Your next question comes from the line of David MacGregor from Longbow Research. David S. MacGregor - Longbow Research LLC: Just to follow up. First of all, just while we're on the bedding, can you update us on the proportion of North American versus European business of spring? Karl G. Glassman: Oh boy. It's probably 4x larger in the U.S., roughly. Susan R. McCoy: Yes, David. It's -- U.S. to international spring is about 2/3 U.S. and 1/3 international. And of international spring, Europe is by far the largest subset. David S. MacGregor - Longbow Research LLC: Great, okay. And then I -- within the specialty business, the machinery business was down. And I guess I'd just like to get you to comment on what's going on within that business. Is there a secular trend there that we should be thinking about? And what's the thought heading forward over the next 4 or 5, 6 quarters? Karl G. Glassman: David, it's -- I don't believe it's a secular trend.
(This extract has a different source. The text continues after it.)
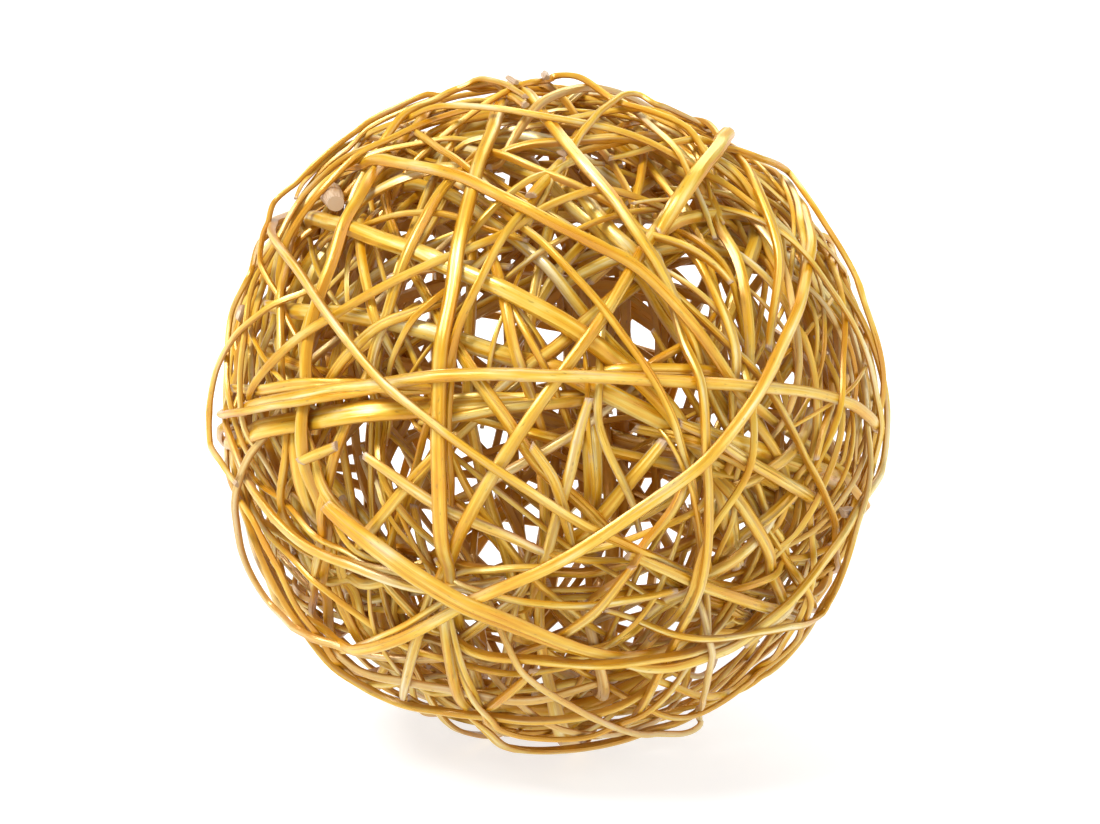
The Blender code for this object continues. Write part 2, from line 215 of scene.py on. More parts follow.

It is much as we were up against a really difficult comp in the third quarter of last year. Remember, our machinery businesses are very much heavy-weighted to bedding demand, and it's a global business. So the weakness in Europe and in South America has been negative year-on-year comp to us. Again, October machinery sales are up, so it's a backlog issue. The backlog log is not as strong as it was this time last year, but there really has not been anything that's changed other than softer international demand.
Mr. DeSonier, there are no further questions at this time. I'd like to turn the floor back over to your management for closing remarks. David M. DeSonier: Okay. We appreciate your attention, and I think our year-end call will be on February 5. We'll talk to you then. Thank you.
This concludes today's teleconference. You may now disconnect your lines at this time. Thank you for your participation.